[WHAT YOU NEED TO DO] Lines containing the string "finishes" are to be collected in full.

[DATASET CONTENT]
——

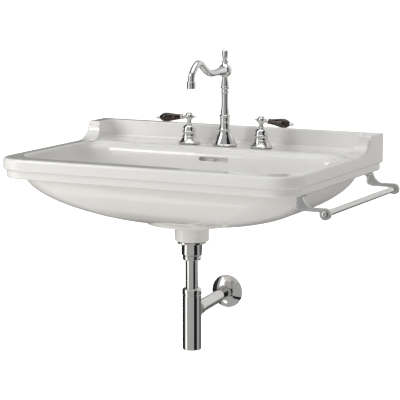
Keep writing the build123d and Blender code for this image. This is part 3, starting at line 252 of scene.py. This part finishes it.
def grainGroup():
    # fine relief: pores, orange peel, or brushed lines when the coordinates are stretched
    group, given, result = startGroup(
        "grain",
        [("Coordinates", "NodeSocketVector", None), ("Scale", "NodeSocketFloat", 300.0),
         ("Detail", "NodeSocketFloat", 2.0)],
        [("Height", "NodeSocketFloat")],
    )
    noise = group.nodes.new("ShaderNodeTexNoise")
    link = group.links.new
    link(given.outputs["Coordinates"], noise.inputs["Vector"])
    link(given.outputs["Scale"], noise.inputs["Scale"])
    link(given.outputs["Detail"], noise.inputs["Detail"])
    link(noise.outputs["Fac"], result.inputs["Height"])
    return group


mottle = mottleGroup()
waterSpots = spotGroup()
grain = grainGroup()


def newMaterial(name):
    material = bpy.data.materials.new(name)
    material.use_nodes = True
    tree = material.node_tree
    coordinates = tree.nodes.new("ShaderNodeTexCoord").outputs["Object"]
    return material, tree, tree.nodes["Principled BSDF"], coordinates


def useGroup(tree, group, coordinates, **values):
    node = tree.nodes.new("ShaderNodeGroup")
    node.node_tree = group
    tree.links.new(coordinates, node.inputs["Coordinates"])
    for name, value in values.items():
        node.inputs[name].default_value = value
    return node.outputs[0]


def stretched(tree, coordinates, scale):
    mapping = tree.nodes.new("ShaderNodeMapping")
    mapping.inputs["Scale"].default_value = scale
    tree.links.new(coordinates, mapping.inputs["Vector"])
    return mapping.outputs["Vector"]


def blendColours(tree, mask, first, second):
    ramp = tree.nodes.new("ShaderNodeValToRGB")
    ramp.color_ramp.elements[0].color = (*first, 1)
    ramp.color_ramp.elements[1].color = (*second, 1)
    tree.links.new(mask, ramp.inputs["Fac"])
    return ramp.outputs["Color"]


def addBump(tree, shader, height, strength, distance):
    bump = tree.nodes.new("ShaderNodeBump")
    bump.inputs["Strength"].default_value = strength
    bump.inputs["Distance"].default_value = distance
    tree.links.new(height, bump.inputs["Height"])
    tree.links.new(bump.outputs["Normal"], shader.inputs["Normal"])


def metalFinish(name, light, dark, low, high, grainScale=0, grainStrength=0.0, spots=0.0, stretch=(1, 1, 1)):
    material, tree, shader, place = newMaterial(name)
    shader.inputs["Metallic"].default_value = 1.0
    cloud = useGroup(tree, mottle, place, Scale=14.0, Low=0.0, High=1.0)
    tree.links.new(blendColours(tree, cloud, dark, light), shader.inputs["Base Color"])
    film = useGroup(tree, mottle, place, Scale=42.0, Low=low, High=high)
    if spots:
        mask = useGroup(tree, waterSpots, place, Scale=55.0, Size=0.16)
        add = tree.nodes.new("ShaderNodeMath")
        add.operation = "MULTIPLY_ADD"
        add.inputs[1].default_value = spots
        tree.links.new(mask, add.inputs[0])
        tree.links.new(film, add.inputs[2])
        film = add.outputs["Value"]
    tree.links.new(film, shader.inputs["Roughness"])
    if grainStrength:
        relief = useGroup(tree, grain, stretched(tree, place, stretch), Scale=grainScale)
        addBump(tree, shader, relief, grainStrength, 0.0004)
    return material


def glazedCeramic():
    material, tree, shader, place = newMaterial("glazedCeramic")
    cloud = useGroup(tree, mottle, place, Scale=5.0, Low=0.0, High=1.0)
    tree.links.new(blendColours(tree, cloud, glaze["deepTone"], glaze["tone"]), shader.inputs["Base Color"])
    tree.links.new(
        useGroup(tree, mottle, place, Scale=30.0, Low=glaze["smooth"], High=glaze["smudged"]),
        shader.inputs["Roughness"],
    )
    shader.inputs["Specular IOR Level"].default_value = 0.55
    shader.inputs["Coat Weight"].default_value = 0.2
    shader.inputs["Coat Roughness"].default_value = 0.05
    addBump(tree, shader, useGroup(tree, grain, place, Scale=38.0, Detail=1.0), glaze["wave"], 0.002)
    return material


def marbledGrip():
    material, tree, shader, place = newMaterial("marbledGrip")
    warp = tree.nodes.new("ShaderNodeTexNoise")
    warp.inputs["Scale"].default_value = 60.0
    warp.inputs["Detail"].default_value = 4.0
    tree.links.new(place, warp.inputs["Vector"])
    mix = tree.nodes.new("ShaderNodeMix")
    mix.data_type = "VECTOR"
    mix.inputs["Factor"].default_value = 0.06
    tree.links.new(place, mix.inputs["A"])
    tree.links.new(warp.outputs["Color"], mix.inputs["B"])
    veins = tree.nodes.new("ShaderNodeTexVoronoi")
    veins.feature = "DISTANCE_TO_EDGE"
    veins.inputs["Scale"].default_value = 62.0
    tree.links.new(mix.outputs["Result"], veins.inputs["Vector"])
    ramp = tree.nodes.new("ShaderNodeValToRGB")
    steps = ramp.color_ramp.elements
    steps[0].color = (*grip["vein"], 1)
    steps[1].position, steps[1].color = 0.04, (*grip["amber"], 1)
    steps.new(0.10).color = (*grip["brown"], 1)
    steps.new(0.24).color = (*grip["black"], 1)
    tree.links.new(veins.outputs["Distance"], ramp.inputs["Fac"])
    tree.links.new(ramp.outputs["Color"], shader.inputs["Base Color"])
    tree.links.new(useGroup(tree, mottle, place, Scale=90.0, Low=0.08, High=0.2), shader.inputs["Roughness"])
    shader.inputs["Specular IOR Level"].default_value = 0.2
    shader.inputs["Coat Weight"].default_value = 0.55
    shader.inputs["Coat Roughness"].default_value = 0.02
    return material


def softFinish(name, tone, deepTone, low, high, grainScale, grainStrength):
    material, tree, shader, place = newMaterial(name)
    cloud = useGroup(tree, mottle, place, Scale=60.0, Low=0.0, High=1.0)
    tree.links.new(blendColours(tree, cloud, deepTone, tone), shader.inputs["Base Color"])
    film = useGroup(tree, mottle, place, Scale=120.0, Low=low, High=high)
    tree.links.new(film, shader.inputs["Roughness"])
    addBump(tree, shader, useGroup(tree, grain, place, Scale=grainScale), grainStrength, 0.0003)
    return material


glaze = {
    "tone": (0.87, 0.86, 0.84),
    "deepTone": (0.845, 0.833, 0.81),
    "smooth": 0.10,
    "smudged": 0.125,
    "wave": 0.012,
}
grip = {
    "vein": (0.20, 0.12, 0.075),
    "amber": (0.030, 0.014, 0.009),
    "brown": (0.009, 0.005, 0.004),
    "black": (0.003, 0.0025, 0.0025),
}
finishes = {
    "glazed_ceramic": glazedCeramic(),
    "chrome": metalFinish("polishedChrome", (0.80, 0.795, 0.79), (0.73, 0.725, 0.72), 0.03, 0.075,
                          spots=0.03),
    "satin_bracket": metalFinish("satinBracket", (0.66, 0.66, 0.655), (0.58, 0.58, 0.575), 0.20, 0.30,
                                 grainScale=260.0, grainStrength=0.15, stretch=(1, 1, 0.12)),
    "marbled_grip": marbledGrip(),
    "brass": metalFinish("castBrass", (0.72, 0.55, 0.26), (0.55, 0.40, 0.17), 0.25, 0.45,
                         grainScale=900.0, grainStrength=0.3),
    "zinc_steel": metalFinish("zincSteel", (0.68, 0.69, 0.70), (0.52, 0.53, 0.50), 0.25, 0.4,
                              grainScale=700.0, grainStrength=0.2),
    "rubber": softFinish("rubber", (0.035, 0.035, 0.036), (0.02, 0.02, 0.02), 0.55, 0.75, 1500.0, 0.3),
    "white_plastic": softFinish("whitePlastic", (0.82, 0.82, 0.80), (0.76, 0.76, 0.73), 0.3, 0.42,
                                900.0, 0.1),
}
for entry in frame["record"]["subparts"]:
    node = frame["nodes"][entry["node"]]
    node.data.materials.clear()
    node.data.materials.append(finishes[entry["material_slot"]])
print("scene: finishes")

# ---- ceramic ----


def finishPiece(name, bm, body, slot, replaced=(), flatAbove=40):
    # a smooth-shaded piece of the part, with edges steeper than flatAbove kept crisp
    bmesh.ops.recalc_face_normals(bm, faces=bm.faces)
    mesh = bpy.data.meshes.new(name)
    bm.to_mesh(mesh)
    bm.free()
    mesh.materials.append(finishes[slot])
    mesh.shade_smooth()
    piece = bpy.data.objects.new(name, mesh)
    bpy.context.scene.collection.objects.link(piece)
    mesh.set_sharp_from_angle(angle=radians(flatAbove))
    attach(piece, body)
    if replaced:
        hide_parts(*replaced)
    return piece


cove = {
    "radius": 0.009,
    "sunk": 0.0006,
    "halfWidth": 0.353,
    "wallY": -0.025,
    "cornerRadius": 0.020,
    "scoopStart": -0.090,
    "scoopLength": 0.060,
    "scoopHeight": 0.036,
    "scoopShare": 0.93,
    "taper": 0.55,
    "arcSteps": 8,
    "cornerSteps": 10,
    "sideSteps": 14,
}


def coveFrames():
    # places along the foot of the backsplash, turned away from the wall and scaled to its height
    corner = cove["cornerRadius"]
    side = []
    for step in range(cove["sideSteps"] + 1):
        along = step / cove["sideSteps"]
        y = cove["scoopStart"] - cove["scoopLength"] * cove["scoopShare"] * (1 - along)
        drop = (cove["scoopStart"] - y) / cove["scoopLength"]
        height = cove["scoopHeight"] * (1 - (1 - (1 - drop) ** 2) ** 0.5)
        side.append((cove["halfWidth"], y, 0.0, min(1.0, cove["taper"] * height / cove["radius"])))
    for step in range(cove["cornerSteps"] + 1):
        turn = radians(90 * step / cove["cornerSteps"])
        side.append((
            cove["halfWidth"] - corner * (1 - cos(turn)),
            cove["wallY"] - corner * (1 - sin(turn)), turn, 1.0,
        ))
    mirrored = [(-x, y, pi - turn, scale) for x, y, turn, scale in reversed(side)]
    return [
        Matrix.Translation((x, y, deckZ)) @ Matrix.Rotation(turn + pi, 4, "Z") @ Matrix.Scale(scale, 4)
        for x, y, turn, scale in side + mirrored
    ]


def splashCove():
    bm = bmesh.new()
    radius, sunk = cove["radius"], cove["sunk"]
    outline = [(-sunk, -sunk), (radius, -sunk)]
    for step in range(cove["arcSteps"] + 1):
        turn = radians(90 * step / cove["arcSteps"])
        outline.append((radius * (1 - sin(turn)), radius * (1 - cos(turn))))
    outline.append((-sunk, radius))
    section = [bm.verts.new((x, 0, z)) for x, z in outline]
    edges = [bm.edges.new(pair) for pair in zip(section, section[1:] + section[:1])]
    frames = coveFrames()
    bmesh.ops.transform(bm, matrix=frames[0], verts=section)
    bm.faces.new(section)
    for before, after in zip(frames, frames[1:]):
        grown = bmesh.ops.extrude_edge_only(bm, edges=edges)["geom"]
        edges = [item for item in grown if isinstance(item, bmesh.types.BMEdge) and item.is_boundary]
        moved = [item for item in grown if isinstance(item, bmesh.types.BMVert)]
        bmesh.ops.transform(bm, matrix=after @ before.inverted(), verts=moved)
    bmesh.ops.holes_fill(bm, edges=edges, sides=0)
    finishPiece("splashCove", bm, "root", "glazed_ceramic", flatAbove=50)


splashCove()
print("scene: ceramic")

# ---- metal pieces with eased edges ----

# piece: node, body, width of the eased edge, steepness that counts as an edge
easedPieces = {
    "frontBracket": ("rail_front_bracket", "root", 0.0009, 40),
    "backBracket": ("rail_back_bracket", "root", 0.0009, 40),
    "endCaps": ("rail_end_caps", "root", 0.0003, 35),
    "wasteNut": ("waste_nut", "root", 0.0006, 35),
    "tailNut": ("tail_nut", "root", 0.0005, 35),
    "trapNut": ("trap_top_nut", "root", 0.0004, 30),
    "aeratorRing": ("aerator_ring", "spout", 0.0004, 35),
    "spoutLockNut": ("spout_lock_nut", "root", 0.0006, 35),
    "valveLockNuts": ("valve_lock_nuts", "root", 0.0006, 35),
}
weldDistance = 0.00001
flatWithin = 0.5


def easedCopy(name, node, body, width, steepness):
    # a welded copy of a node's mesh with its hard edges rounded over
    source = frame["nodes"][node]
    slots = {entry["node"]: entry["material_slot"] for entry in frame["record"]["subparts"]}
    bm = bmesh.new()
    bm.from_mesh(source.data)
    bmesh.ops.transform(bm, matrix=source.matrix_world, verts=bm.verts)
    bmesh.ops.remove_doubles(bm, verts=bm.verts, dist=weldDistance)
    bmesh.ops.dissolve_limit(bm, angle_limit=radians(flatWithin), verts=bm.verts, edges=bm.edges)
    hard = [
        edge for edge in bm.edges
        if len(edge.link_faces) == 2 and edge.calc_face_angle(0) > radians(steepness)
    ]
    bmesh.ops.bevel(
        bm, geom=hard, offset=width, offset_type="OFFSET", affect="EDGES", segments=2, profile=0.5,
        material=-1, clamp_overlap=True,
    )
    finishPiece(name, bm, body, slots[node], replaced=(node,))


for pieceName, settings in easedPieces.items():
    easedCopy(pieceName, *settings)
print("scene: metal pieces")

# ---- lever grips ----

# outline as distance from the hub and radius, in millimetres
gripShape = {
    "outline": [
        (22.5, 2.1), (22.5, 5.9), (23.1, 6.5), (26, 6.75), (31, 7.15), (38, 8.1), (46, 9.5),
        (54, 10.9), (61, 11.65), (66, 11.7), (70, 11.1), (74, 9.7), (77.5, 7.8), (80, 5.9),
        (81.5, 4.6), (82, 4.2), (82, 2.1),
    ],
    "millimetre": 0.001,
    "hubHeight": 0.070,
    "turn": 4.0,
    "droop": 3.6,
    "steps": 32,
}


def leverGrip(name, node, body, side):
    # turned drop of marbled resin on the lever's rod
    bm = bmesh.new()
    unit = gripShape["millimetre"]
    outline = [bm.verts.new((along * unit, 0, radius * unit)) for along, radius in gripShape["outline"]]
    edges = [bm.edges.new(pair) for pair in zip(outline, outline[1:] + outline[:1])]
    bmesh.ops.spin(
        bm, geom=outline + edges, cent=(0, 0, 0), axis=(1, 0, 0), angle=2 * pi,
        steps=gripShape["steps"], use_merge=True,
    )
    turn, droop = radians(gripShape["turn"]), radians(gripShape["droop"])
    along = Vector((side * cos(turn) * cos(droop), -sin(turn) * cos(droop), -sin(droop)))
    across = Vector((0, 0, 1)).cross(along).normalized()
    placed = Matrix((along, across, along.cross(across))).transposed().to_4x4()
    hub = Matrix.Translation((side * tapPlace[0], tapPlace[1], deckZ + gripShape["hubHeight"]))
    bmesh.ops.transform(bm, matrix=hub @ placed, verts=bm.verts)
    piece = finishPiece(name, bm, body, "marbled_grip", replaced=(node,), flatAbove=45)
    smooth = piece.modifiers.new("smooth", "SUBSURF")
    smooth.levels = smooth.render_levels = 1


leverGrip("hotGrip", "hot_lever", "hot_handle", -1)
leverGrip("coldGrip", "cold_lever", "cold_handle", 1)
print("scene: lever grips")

——

[SOLVED EXERCISE]
Keep writing the build123d and Blender code for this image. This is part 3, starting at line 252 of scene.py. This part finishes it.
finishes = {
    node.data.materials.append(finishes[entry["material_slot"]])
print("scene: finishes")
    mesh.materials.append(finishes[slot])